A final note is needed about the authorship of Dunelm House. A number of online sources are claiming that Ove Arup had a personal hand in the design. He undoubtedly took an interest in it, owing to his firm’s involvement as consultants, and the presence of his own bridge right alongside. The only direct intervention that he made, however, was to suggest that there should be a gap between these two elements wide enough to allow for an external stairway, a slice of light that frames one of the cathedral towers – one the many photogenic moments for visitors. Apart from that, however, the design was entirely the work of ACP. This firm, founded by a group of idealistic students from the Architectural Association in 1939 and famous for the Brynmawr Rubber Factory in South Wales, 1947-51, believed in collaborative design. The partners worked with younger architects and designs were issued under the collective title. The partner for Dunelm House was Michael Powers (1915-94) who on this occasion gave the opportunity to Richard (Dick) Raines (1929-2016), an American-born graduate of the AA, to make the design his own.
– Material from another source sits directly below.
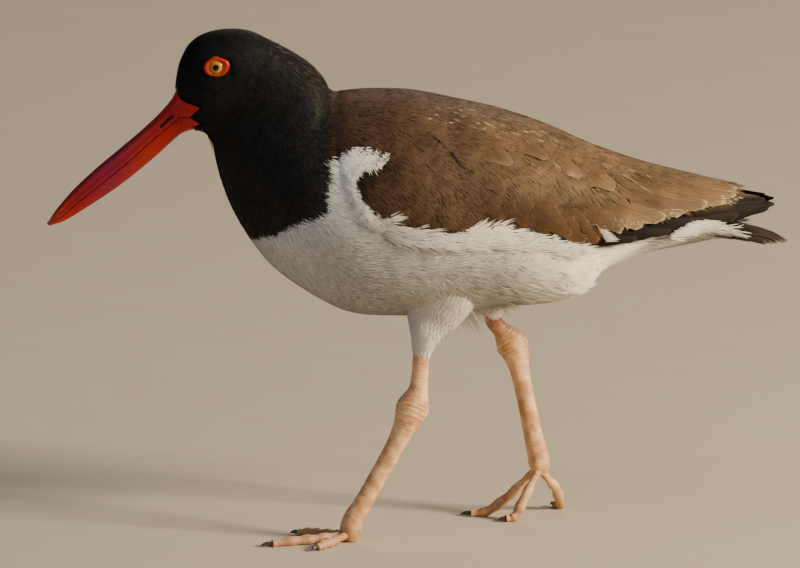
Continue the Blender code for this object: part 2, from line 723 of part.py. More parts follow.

Dick’s role was (controversially in the view of the partners) acknowledged publicly at the time in articles about Dunelm House by John Donat, architect and photographer, who loved the building and made the best-known images of it. As Dick told me, Powers (my father) took him out to dinner when they had secured the job and said over the first glass of wine, ‘Without you I couldn’t have designed the building, but without me you couldn’t have got the commission’. It was a happy collaboration and it would be a shame to lose it.